▸ **TASK REQUIREMENTS**:
Whenever a line below holds the word "imported", copy that line.

>> start

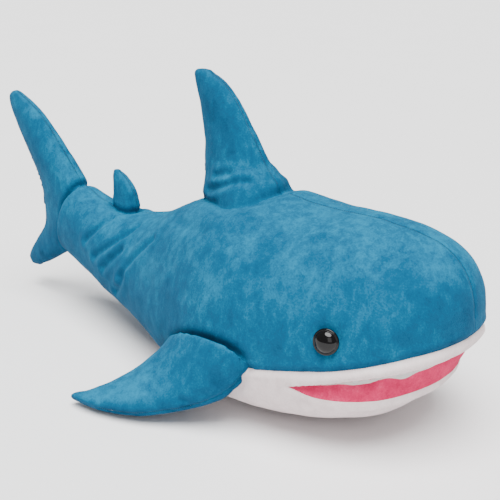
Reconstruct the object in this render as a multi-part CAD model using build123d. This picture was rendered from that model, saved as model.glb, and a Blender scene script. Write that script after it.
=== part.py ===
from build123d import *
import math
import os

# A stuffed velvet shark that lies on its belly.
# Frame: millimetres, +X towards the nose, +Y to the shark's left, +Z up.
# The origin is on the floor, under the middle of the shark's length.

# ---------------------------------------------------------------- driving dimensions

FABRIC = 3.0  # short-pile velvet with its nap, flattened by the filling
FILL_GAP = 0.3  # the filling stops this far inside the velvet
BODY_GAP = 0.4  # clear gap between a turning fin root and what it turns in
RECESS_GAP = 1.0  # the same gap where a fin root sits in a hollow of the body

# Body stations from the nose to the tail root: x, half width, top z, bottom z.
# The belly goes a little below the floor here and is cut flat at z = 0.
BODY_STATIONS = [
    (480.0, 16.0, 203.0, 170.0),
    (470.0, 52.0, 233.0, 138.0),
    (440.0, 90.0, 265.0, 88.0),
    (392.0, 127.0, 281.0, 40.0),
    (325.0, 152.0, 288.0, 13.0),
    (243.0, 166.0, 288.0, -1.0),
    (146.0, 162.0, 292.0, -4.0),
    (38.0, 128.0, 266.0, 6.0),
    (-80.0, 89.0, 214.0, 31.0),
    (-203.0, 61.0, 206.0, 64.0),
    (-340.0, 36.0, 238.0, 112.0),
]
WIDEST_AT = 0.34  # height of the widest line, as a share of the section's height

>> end
>> start

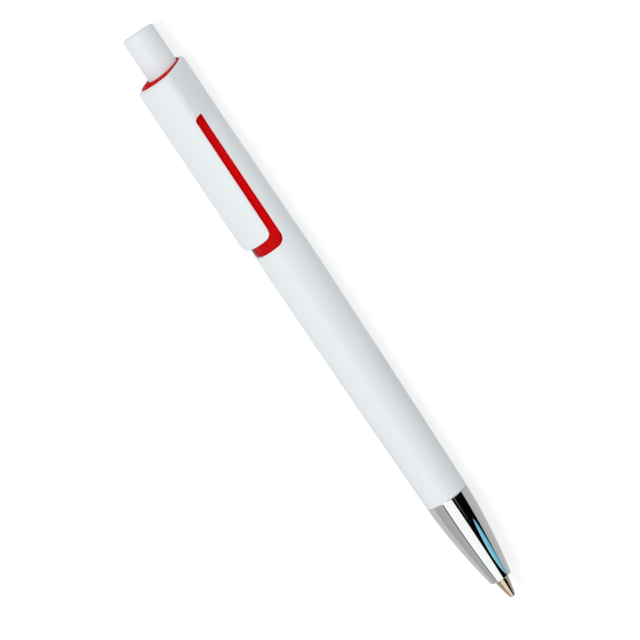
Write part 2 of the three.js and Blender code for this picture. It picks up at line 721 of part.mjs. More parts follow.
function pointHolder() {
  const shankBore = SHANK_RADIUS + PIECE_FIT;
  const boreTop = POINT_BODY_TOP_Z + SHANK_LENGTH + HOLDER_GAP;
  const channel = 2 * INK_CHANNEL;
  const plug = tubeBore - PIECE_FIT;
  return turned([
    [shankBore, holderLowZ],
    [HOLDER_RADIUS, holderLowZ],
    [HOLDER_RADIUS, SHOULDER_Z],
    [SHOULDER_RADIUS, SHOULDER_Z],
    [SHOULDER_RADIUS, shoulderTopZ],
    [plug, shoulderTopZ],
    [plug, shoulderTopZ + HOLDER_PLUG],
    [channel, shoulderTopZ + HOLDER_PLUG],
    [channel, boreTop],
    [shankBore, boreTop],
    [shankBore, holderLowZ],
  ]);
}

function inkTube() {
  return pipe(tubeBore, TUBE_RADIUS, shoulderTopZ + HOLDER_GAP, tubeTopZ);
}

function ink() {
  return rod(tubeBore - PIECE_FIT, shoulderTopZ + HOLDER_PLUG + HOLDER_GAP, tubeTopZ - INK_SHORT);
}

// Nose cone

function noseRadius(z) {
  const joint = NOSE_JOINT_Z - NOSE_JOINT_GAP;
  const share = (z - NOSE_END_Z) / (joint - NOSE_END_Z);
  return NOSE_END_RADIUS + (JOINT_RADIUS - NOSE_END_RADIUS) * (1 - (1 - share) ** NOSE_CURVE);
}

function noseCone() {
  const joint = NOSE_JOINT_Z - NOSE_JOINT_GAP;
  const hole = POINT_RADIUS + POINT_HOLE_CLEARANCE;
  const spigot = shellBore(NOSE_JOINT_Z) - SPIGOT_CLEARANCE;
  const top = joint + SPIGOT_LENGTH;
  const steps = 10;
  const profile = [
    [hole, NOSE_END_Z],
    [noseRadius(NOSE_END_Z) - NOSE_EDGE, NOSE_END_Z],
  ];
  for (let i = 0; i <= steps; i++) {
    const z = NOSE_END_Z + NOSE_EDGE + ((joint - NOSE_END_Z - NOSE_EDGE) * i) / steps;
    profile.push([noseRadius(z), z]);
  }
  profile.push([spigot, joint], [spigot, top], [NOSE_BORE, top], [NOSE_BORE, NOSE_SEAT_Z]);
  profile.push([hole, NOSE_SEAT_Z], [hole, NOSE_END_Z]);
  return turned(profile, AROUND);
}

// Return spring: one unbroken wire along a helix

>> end
>> start

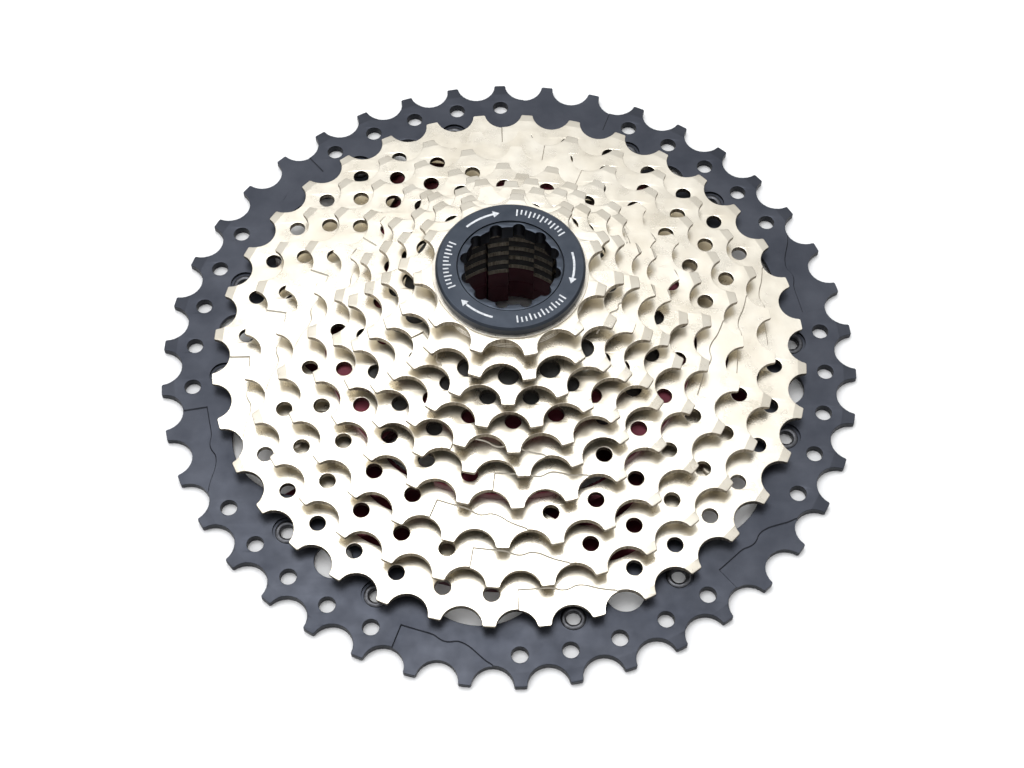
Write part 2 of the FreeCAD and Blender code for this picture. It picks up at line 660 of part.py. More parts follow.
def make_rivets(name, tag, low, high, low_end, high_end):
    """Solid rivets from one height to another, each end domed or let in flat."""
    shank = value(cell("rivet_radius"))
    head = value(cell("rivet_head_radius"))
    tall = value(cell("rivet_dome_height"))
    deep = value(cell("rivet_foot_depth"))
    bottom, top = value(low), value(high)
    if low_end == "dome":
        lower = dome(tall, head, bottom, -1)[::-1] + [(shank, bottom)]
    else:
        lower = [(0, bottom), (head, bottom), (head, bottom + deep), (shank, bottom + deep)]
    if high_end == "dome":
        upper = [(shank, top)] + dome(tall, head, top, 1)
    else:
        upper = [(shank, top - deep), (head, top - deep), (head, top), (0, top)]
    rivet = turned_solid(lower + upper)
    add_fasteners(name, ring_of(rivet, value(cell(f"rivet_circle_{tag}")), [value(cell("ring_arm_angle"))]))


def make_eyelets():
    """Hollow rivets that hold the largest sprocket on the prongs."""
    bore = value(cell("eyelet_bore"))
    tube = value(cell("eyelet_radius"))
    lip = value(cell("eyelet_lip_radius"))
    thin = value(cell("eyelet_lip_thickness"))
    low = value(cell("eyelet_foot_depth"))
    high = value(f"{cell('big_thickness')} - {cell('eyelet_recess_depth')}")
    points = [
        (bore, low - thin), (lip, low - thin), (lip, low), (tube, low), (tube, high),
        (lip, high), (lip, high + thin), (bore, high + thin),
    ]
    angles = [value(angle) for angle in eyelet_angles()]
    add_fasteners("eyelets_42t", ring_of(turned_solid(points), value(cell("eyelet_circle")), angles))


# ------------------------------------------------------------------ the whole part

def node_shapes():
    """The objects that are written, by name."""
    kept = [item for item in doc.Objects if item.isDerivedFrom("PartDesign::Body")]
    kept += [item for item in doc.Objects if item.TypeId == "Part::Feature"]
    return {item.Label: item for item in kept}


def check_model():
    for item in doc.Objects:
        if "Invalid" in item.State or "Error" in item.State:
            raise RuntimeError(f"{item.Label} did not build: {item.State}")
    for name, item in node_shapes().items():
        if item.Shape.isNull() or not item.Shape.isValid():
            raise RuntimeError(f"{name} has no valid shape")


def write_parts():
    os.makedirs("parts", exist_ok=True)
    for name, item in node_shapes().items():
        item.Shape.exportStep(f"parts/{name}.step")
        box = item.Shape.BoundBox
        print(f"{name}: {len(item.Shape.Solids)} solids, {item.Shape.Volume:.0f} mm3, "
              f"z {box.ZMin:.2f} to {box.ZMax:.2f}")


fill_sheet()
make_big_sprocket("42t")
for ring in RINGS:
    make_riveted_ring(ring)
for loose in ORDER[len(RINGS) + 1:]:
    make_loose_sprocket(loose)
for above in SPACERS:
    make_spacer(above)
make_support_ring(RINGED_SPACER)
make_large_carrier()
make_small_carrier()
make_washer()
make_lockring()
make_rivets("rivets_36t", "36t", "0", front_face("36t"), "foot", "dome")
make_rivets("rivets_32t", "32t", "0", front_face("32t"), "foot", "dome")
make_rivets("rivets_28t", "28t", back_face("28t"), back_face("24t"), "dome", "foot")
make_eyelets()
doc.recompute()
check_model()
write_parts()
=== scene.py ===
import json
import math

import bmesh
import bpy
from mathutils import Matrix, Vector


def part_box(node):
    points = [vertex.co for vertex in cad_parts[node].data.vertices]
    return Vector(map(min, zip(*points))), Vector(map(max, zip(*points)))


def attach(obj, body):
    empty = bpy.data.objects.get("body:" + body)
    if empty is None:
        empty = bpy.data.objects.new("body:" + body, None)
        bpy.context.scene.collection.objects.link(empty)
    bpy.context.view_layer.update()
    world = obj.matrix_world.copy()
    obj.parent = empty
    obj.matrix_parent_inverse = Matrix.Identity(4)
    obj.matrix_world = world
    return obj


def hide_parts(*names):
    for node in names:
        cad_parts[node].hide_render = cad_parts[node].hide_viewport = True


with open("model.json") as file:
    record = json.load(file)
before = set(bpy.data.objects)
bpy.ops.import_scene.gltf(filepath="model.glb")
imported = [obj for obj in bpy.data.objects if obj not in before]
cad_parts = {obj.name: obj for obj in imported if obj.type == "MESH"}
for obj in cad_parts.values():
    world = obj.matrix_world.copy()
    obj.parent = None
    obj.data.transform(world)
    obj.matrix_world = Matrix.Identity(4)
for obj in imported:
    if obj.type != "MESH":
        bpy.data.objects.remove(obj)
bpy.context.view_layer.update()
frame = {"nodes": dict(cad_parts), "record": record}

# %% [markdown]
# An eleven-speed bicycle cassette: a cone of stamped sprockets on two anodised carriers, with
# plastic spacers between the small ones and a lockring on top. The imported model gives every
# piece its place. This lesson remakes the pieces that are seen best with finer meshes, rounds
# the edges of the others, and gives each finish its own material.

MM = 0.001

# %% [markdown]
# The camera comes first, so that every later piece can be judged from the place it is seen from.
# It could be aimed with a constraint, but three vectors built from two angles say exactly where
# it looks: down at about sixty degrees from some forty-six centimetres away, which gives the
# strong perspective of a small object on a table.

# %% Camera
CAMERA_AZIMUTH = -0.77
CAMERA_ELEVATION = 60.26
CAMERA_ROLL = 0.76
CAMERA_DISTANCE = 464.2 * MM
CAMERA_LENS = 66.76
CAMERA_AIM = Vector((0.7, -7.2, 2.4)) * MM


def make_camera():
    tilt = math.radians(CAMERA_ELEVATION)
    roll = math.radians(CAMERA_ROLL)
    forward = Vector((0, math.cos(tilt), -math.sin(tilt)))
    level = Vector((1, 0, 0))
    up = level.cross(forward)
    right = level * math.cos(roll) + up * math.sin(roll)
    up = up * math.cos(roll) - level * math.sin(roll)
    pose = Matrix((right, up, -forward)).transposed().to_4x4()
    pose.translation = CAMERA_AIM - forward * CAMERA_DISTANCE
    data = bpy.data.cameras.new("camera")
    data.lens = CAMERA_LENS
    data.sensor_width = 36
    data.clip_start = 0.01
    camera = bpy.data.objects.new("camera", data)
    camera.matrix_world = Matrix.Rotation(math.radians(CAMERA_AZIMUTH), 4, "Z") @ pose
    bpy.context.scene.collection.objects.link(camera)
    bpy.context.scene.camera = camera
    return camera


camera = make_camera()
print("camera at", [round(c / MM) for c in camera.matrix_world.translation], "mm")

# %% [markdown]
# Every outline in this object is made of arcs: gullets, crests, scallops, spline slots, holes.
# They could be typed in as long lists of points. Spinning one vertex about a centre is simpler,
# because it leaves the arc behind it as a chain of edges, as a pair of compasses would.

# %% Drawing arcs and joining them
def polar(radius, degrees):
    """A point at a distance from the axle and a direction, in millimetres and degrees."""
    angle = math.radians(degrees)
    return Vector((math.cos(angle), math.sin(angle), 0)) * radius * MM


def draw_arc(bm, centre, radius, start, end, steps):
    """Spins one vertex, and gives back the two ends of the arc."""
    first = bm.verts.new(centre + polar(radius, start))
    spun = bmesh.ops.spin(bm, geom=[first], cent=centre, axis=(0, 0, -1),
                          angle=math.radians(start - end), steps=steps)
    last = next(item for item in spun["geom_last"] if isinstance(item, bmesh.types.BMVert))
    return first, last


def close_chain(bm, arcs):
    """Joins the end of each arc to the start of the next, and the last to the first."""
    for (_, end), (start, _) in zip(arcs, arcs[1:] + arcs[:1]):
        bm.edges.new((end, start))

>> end

▸ **REPLY TO THE EXERCISE**:
imported = [obj for obj in bpy.data.objects if obj not in before]
cad_parts = {obj.name: obj for obj in imported if obj.type == "MESH"}
for obj in imported:
# plastic spacers between the small ones and a lockring on top. The imported model gives every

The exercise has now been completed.